Dairy farmers have until September 15 to decide if they’d like to partake in the EU’s new scheme to lower European milk production by 1.5 billion litres.

Farmers across the country are currently making up their own minds as to whether the scheme suits their business.  While for many the scheme will be of no relevance, for others getting paid not to produce milk might be an attractive proposition.

Whether or not farmers decide to take up the option, one thing that is for sure is that the scheme has added a new dynamic to the dairy industry.

While milk processors might not like it, ‘the ball’ to an extent is back in the farmer’s court now.
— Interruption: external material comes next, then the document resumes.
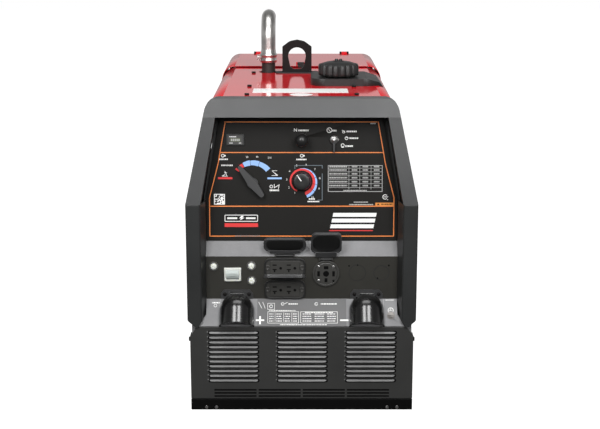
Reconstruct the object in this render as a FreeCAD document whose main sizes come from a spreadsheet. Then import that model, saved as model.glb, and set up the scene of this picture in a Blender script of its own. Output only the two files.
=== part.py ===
import FreeCAD, Part
import math
import operator
import os
import types
import Sketcher

# An engine driven welder: a two-cylinder petrol engine turning a welding generator inside a steel case.
# X runs across the case (right is +X), the control panel faces -Y, Z is up, and the origin is the
# middle of the footprint on the floor. All sizes are millimetres.

doc = FreeCAD.newDocument("EngineDrivenWelder")
sheet = doc.addObject("Spreadsheet::Sheet", "Sizes")
Vector = FreeCAD.Vector

DIMENSIONS = {
    # whole case
    "overall_depth": 1073,
    "hood_overhang": 30,
    "case_half": 266,
    "bezel_half": 273,
    "shoulder_height": 511,
    "roof_height": 755,
    "door_height": 759,
    "bezel_height": 757,
    "side_lean": 0.205,
    "roof_radius": 36,
    "skin": 2,
    "roof_skin": 1.5,
    # base tray
    "base_height": 58,
    "base_wall": 3,
    "kick_height": 28.5,
    "base_bolt_x": 244,
    "base_bolt_y": 430,
    "base_bolt_radius": 7,
    # front bezel
    "cheek_width": 35,
    "cheek_wall": 3.5,
    "cheek_draft": 8,
    "cheek_bottom": 209,
    "cheek_chamfer": 19,
    "bezel_depth": 78,
    "visor_height": 712,
    "visor_back": 40,
    "opening_lean": 0.1766,
    # recess behind the bezel
    "recess_half": 229.8,
    "ledge_front_height": 212.5,
    "ledge_back_height": 269.5,
    "outlet_depth": 43,
    "outlet_top": 375.7,
    "nameplate_depth": 64,
    "nameplate_foot": 408.3,
    "nameplate_lean": 7.68,
    "nameplate_length": 306,
    # louvred front panel
    "louver_panel_depth": 5,
    "louver_panel_half": 268,
    "louver_width": 121,
    "louver_pitch": 12.1,
    "louver_bank_pitch": 165,
    # roof furniture
    "roof_end": 694,
    "door_front": 686,
    "door_rear": 1030,
    "hinge_depth": 1036,
    "hinge_rise": 761,
    "hinge_spread": 134,
    "eye_x": -12.5,
    "eye_depth": 557,
    "eye_thickness": 10,
    "eye_width": 80,
    "eye_height": 846,
    "exhaust_x": -91,
    "exhaust_depth": 579,
    "exhaust_radius": 19.5,
    "exhaust_bend": 55,
    "exhaust_top": 922,
    "cap_x": 94,
    "cap_depth": 330,
    "cap_radius": 52,
    "neck_radius": 28,
    # controls
    "choke_radius": 16,
    "knob_radius": 22.5,
    "shaft_radius": 3,
    "running_gap": 0.05,
    # receptacles
    "duplex_half_width": 49,
    "duplex_height": 46,
    "duplex_x": -40.5,
    "round_x": 58.3,
    "round_height": 333.8,
    "round_radius": 32.5,
    "button_radius": 7.5,
    # welding terminals
    "terminal_x": 156,
    "terminal_drop": 35,
    "stud_radius": 6.35,
    "hood_radius": 42,
    "hood_wall": 3,
    # engine and generator
    "shaft_height": 225,
    "crank_radius": 20,
    "stator_radius": 150,
    "stator_bore": 98,
    "blower_radius": 165,
}

for row, (alias, number) in enumerate(DIMENSIONS.items(), start=1):
    sheet.set("A%d" % row, alias)
    sheet.set("B%d" % row, str(number))
    sheet.setAlias("B%d" % row, alias)
doc.recompute()


# ---------------------------------------------------------------- sizes that remember their formula

OPERATIONS = {"+": operator.add, "-": operator.sub, "*": operator.mul, "/": operator.truediv}


class Size:
    """A length that knows both its value and the formula over the sheet that gives it."""

    def __init__(self, number, text):
        self.number = float(number)
        self.text = text

    def __float__(self):
        return self.number

    def __add__(self, other):
        return combined(self, "+", other)

    def __radd__(self, other):
        return combined(other, "+", self)

    def __sub__(self, other):
        return combined(self, "-", other)

    def __rsub__(self, other):
        return combined(other, "-", self)

    def __mul__(self, other):
        return combined(self, "*", other)

    def __rmul__(self, other):
        return combined(other, "*", self)

    def __truediv__(self, other):
        return combined(self, "/", other)

    def __neg__(self):
        return combined(0, "-", self)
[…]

The scheme might only be relevant in the short term but farmers have options now.

Indeed, just the schemes availability alone puts an immediate pressure on processors to pay farmers a milk price which is attractive enough to keep them producing milk through the autumn and that keeps them out of the ‘reduction’ scheme.
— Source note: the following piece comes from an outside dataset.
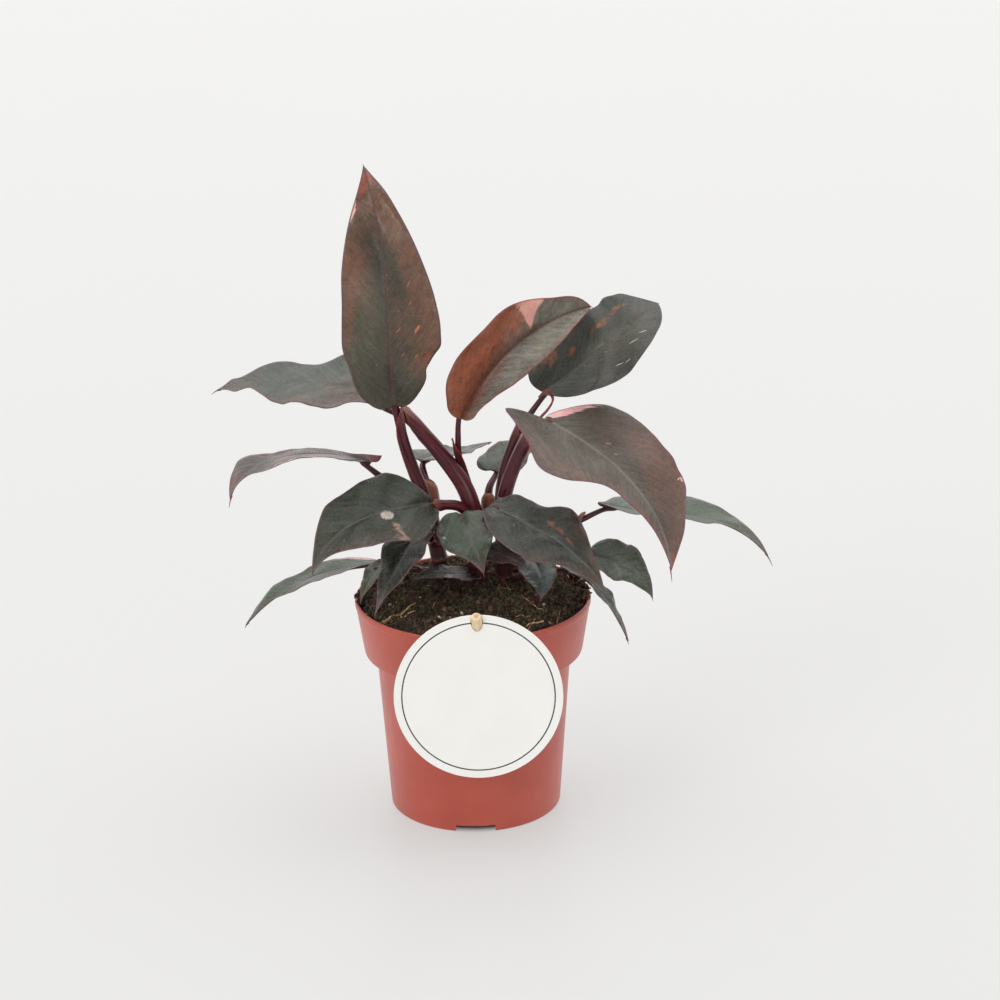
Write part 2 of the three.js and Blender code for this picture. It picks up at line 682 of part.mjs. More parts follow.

As one farmer said ‘if the processors want milk in November they’ll have to pay for it’.

While it’s likely most Irish farmers will do the sums, look at dairy market sentiment moving back into positive territory and decide not to partake, across Europe farmers with much higher production costs might take a very different view.

Indeed in many Member States, the 14c/L on offer to reduce production has been further subsidised by national governments with some paying farmers as much as 23c/L to cut back production.

Coupled with buyers returning to dairy markets, should the scheme achieve its target of reducing production by 1.5 billion litres, European milk prices are undoubtedly set to move in the right direction over the coming months albeit from low levels.

In the end, the scheme might be viewed as a blessing in disguise for Irish farmers by putting pressure on Irish processors to increase milk prices in the short-term and also reducing milk production across the continent.

In this way, many Irish farmers could reap all the benefits of the schemes existence without partaking in it at all.

This in itself highlights the ultimate drawback of the ‘voluntary’ nature of the scheme.

A scheme where some farmers are seen to benefit without taking any of the downside is doomed to fail and may leave a bad taste in the mouths of farmers who committed to production cuts but cannot take advantage of rising prices.